Anyway, on to my review of Mr. Goodman's book.
Overall, I enjoyed his version of Star Trek's "history". Goodman does a commendable job connecting what seem to be unrelated events and characters into an exciting (albeit retconned) narrative that holds up. Where I felt Goodman came up short was in his telling of the oft-mentioned, never seen on screen Romulan War. As we learned from "Enterprise", a series which Goodman wrote for, the Romulan War is the catalyst for forming the United Federation of Planets. Since the Romulan War is arguably the flashpoint for the entire concept of his book, I was expecting a much more expansive and detailed telling of the war from Goodman. And while his version does have some nice ideas (the Battle of Sol shows you why aliens don't mess with Earth for the next 100 years), a better rendition of the Romulan War played out in the Enterprise novel series from Pocket Books, which operates on a much grander scale. Goodman's telling of the war's final battle at Cheron was a bit anti-climatic with only a few ships involved and the Romulans looking like first year cadets taking the Kobayashi Maru test. Oh, and Mr. Goodman, Bryce Shumar isn't the captain of the Intrepid - Carlos Ramirez is.

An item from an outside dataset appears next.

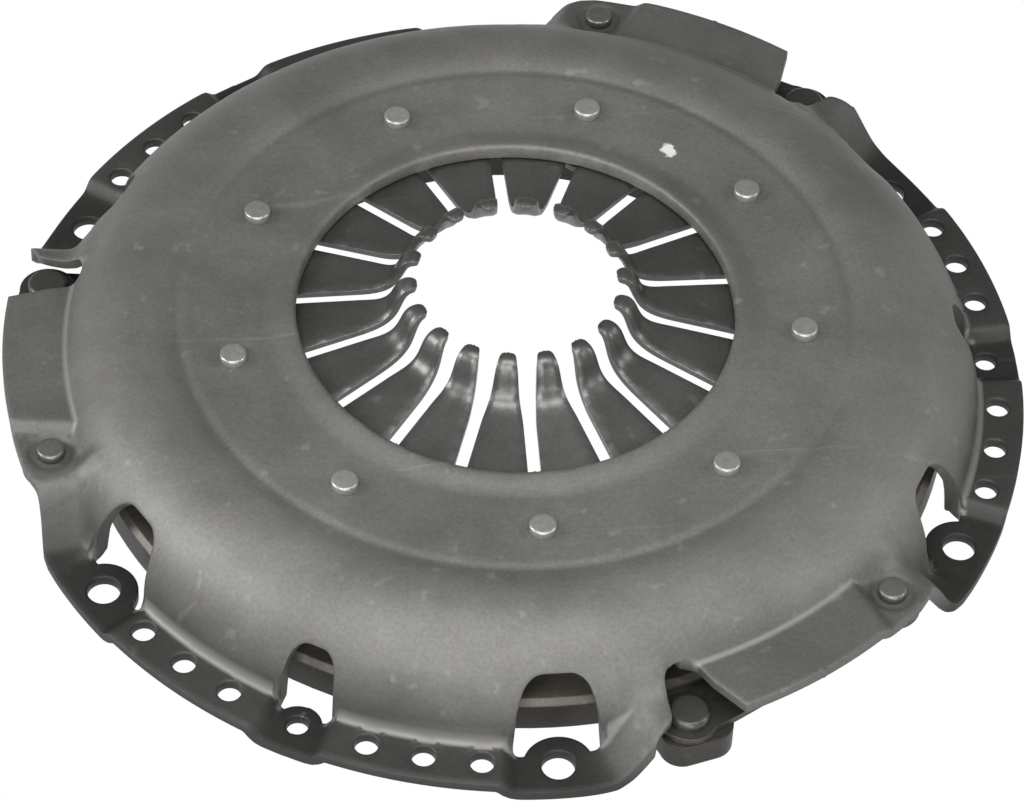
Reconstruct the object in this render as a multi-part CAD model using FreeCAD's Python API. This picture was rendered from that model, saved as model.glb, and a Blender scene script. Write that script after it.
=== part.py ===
# Clutch pressure plate: a diaphragm spring clutch cover assembly in its free state, before it is bolted on.
# Millimetres. The origin is the centre of the mounting plane, the underside of the bolt pads.
# Z points from the flywheel to the gearbox, and the first dowel hole lies on X.
import FreeCAD, Part
import math
import os

# The cover's sheet and its dome. Each radius is the last one plus the width of what lies between them.
sheet = 3.5
opening_radius = 60.4
lip_height = 36.4
lip_roll = 3.0
lip_width = 9.6
rivet_land_height = 34.8
rivet_land_inside = 10.0
rivet_land_outside = 13.5
groove_depth = 0.6
groove_edge_width = 1.2
groove_run = 6.5
crest_height = 35.5
shoulder_radius = 30.7
wall_angle = 76.0
wall_reach = 35.0
foot_fillet = 3.4
fillet_spread = 0.6
fillet_root = 1.0
fillet_hollow = (0.5, 0.35)
fillet_bury = 0.12

# The flange round the cover, as heights of its top face
pad_top = sheet
flange_top = 6.75
platform_top = 22.7
seat_top = 20.2
horn_top = 20.6
flange_margin = 8.7
platform_margin = 8.5

# Angles in one third of the cover, measured from its dowel hole. A step's angle is its middle.
stations = 3
bolt_angle = 30.0
dowel_step = 3.6
bolt_step = 24.4
horn_step = 38.2
horn_skew = 12.0
horn_end = 41.0
platform_start = 48.0
seat_step = 70.3
seat_skew = -16.0
cover_rivet_angle = 74.0
ramp_step = 80.2
notch_angle = 78.0
notch_half = 1.5
notch_inset = 3.0

# Bends of the sheet: the inside radius, and how steep the low steps and the tall ramps stand
bend_inside = 1.0
step_slope = 48.0
ramp_slope = 68.0

# Holes in the flange, and how far inside or outside the bolt circle things lie
bolt_hole = 9.0
bolt_tongue_radius = 9.4
dowel_hole = 6.0
dowel_tongue_radius = 6.6
balance_hole = 6.5
balance_offset = 1.4
balance_angles = (8.5, 15.0, 21.5)
strap_inset = 1.5

# Windows in the wall, and how deep each reaches in from the bolt circle
bolt_window_width = 23.6
bolt_window_depth = 13.1
bolt_window_corner = 9.0
dowel_window_width = 15.6
dowel_window_depth = 11.3
dowel_window_corner = 6.5
strap_window_depth = 11.3
strap_window_corner = 5.5
horn_edge_lean = 0.3
horn_corner_turn = 1.6
horn_apex_turn = 4.0
window_apex_turn = 1.4
platform_edge_lean = 0.6
platform_flare = 1.6
horn_corner_depth = (1.6, 0.35)
platform_corner_depth = (1.2, 0.45)

# Spacer rivets and the two wire rings
spacer_count = 9
spacer_first_angle = 30.0
spacer_head = 7.4
spacer_head_height = 2.8
spacer_shank = 6.0
spacer_collar = 8.0
spacer_foot = 14.8
spacer_foot_height = 2.5
spacer_mark = 10.6
spacer_mark_depth = 0.25
ring_wire = 4.5
ring_sides = 12

# Clearances, and how far pieces of the sheet run into each other
fit_gap = 0.05
ring_gap = 0.15
root_overlap = 0.2
step_reach = 1.2
cut_margin = 5.0
rim_margin = 2.0

# The diaphragm spring
spring_thickness = 2.7
spring_cone = 11.3
spring_overhang = 4.0
finger_count = 18
finger_slot = 3.6
finger_tip_slot = 6.0
key_hole = 10.0
bend_radius = 37.5
tip_radius = 27.5
tip_length = 3.9
tip_height = 47.6
tip_nose = 1.6
tip_lean = 0.9
bend_rise = 2.4
bend_length = 2.6
bend_lean = 1.2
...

Anyway, the Romulan War aside, Goodman does tell some good stories and his writing is sharp. There is a large period in the timeline that hasn't been covered in the Prime universe through canon, namely the period between ENT and TOS and Goodman deftly fills that era with a Federation/Klingon "cold war" that includes Garth of Izar and the NCC-1701's first captain, Robert April. It's also during this "Age of Exploration" that the Federation makes first contact with worlds like Organia and Talos; places which will become critical to Captain Kirk's five-year mission (and Star Trek mythology).
David Goodman's "Federation: the First 150 Years" takes us where no book has gone before into some unexplored corners of Star Trek's "history" and is a must-read for die-hard Trekkers.